Records for processing:
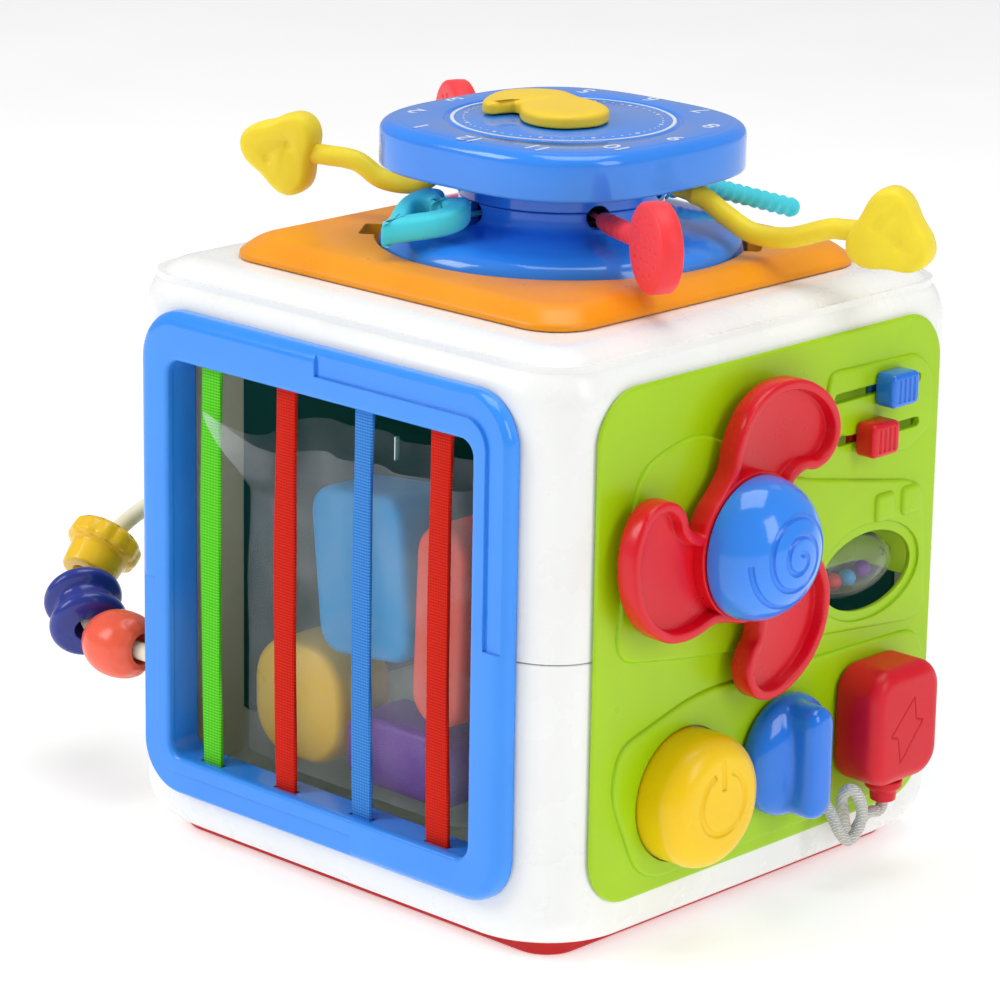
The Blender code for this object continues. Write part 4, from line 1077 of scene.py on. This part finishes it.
def make_key():
    outline = rounded_rect(13.1, 15.2, 7.5, KEY_CENTRE, steps=14)
    key = plate("key_body", "right", rounded_layers(outline, 77.3, 91.0, 1.6, 3.8, 10), KEY_RED)
    bolt = [(39.1, 47.9), (40.0, 42.1), (42.8, 41.2), (34.4, 31.6), (33.1, 38.4), (30.4, 39.2)]
    line = [Vector((91.0, u, v)) for u, v in bolt]
    for k, (start, end) in enumerate(zip(line, line[1:] + line[:1])):
        cut(key, swept("bolt_line_%d" % k, [start, end], 0.24, None, 8))
    apply_steps(key)
    stand_for(key, "key", "pull_key")
    profile = round_profile(
        [
            (0.0, 25.3), (4.8, 25.3, 0.4), (4.7, 23.4, 0.5), (3.5, 22.6, 0.5), (3.2, 19.8, 0.4), (1.7, 19.7),
            (1.6, 20.8), (0.0, 20.8),
        ]
    )
    nozzle = turned("key_spout", profile, (84.0, 37.0, 0.0), (0, 0, 1), KEY_RED, 40)
    stand_for(nozzle, "key", "key_nozzle")


# Beads: radius, along the tube, corner radius
SCALLOPED_BEAD = [
    (4.1, -6.6), (7.4, -6.6, 0.9), (8.0, 0.3, 0.8), (8.8, 0.6, 0.8), (10.2, 1.6, 1.4), (10.2, 5.6, 1.6),
    (8.6, 6.8, 0.8), (4.1, 6.8),
]
FLANGED_BEAD = [
    (4.1, -7.3), (9.0, -7.3, 1.4), (10.4, -5.9, 1.2), (10.4, -3.6, 1.2), (7.6, -2.2, 1.6), (7.4, 0.0, 1.0),
    (7.6, 2.2, 1.6), (10.4, 3.6, 1.2), (10.4, 5.9, 1.2), (9.0, 7.3, 1.4), (4.1, 7.3),
]
BULB_BEAD = [
    (4.1, -8.8), (5.6, -8.8, 0.8), (7.6, -7.0, 1.4), (8.8, -3.6, 2.0), (9.0, 0.0, 2.0), (8.6, 3.4, 2.0),
    (7.2, 6.4, 1.6), (5.4, 8.6, 0.8), (4.1, 8.6),
]


def scalloped(turn, radius, along):
    return radius - 0.55 * (1 - abs(math.cos(6 * turn))) if radius > 9.0 else radius


def fluted(turn, radius, along):
    return radius - 0.175 * (1 + math.cos(10 * turn)) if along < -5.5 and radius > 5 else radius


def loop_frame(angle):
    turn = math.radians(angle)
    tilt = math.radians(50.0)
    rise = Vector((0.0, math.sin(tilt), math.cos(tilt)))
    outward = Vector((-1.0, 0.0, 0.0))
    point = Vector((-95.0, -40.0, 57.0)) + (outward * math.cos(turn) + rise * math.sin(turn)) * 26.0
    direction = rise * math.cos(turn) - outward * math.sin(turn)
    return point, direction


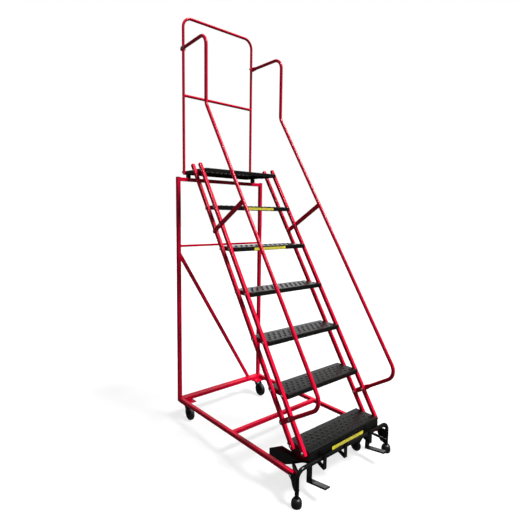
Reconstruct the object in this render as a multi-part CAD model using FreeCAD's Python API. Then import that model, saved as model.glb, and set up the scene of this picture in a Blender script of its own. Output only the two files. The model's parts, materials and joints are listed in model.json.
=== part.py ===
"""Rolling warehouse ladder with six steps, a top platform, a rear guard and two handrails.

Lengths are in millimetres. X runs across the ladder, the climbing side faces -Y, Z is up.
"""
import FreeCAD, Part
import math
import os

V = FreeCAD.Vector

# ---- main sizes ----------------------------------------------------------------------------
TUBE = 25.4                 # square tube of the base and the rear frame, one inch
STRINGER = 22.2             # square tube of the stringers, seven eighths of an inch
WALL = 2.0                  # wall of the square tube
CORNER = 3.0                # outside corner radius of the square tube
STEP_RISE = 254.0           # height of one step, ten inches
STEP_RUN = 161.3            # how far each step is set back behind the one below
STEP_COUNT = 6
TREAD_HALF = 304.8          # half of the 24 inch step width
TREAD_DEPTH = 162.0
TREAD_LIP = 27.0
SHEET = 2.0                 # sheet metal of the steps and the platform
TREAD_1_FRONT = -594.0      # front edge of the lowest step
BOLT_DROP = 11.0            # bolt centre below the top of a step

SLOPE = STEP_RUN / STEP_RISE            # set-back of the stringers for each unit of height
LEAN = math.atan(SLOPE)
STRINGER_X = TREAD_HALF + STRINGER / 2.0    # centre of the stringer tubes
STRINGER_FRONT_Y = -560.0               # front tube centre at the height of the first step
STRINGER_PITCH = 76.2                   # distance between front and rear stringer tubes
STRINGER_REAR_Y = STRINGER_FRONT_Y + STRINGER_PITCH / math.cos(LEAN)
STRINGER_Z0 = 229.0
STRINGER_Z1 = 1795.0
CAP_THICK = 3.0

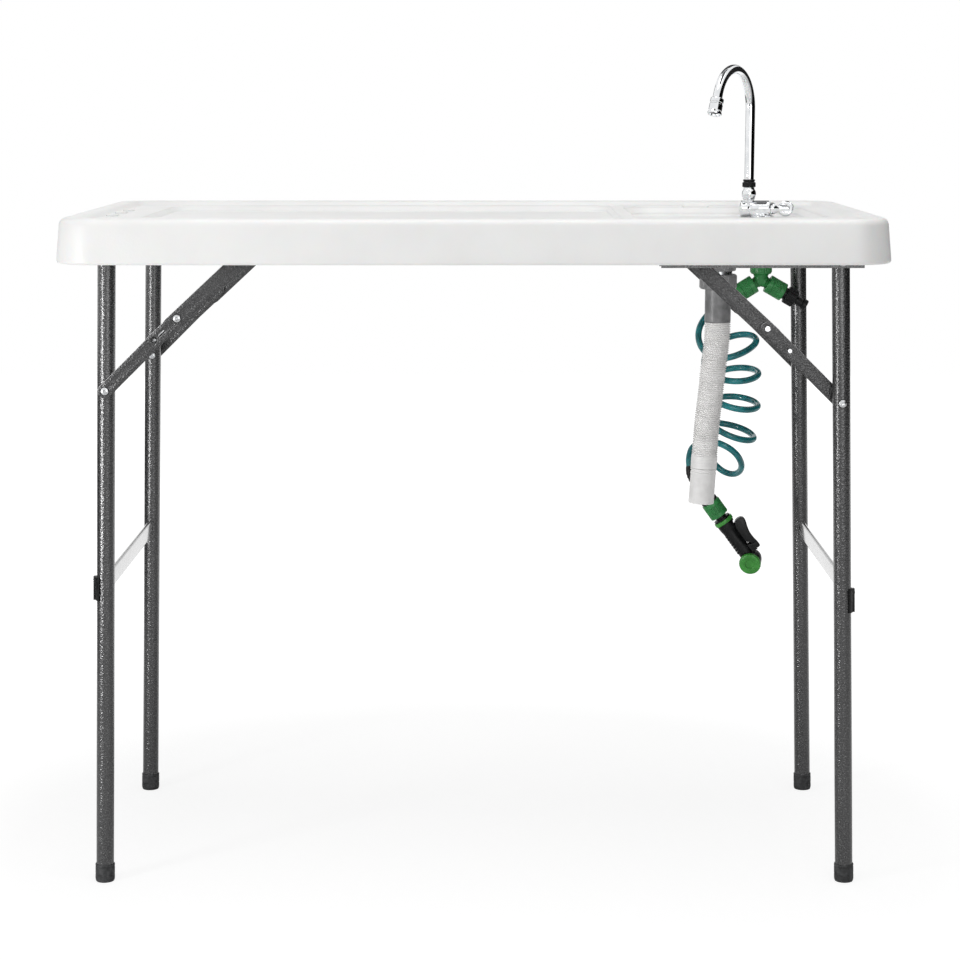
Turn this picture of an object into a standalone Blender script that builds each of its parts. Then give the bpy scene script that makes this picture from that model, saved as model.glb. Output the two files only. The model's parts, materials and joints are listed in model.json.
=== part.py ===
"""Foldable camping sink: a folding table with a basin, a tap, a drain hose and a coiled spray hose.

Metres, +Z up. The origin is on the floor under the middle of the table top, +X is to the right and
-Y is the front, as a person washing up stands. The table is drawn unfolded.
"""

import math

import bmesh
import bpy
from mathutils import Matrix, Vector

# Table top, a blow-moulded panel with a deep skirt
TABLE_LENGTH = 1.150
TABLE_WIDTH = 0.590
TABLE_HEIGHT = 0.954
SKIRT_DEPTH = 0.063
SKIRT_WALL = 0.011
SKIRT_DRAFT = 0.0045
PLAN_CORNER_RADIUS = 0.058
RIM_EDGE_RADIUS = 0.009
RIM_WIDTH = 0.024
DECK_DROP = 0.010
PANEL_THICKNESS = 0.016
LIP_HEIGHT = 0.004

# Work area pressed into the deck, left of the basin
BOARD_LEFT_MARGIN = 0.105
BOARD_SIDE_MARGIN = 0.073
BOARD_TO_LEDGE = 0.033
BOARD_DROP = 0.003

# Basin and the low ledge round it
BASIN_LENGTH = 0.220
BASIN_DEPTH = 0.052
BASIN_WALL = 0.004
BASIN_DRAFT = 0.012
LEDGE_DROP = 0.012
LEDGE_LENGTH = 0.262
LEDGE_RIGHT_MARGIN = 0.075
LEDGE_FRONT_MARGIN = 0.081
LEDGE_BACK_MARGIN = 0.063
LEDGE_RIGHT_TO_BASIN_MIDDLE = 0.1395
LEDGE_FRONT_TO_BASIN = 0.024
LEDGE_BACK_TO_BASIN = 0.082
BASIN_BACK_TO_DRAIN = 0.150

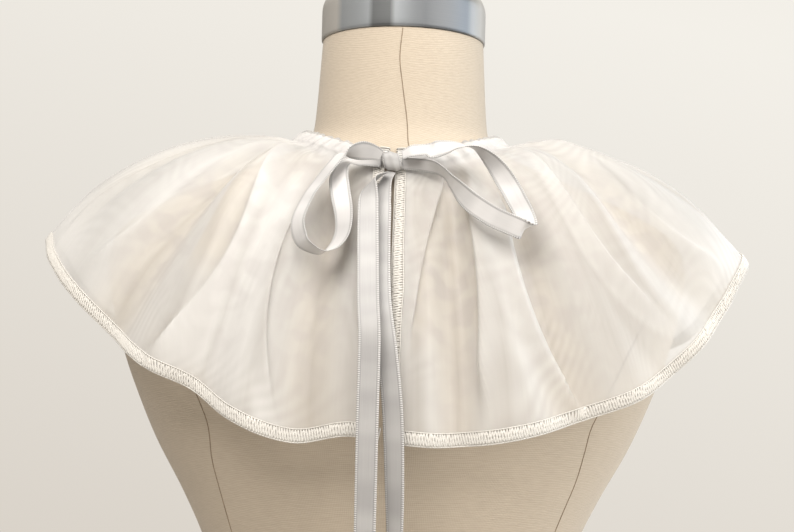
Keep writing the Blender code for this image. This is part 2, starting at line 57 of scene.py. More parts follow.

What to do: What number of lines in the records contain the word "script"? Answer with that number alone.

Solution for this exercise: 2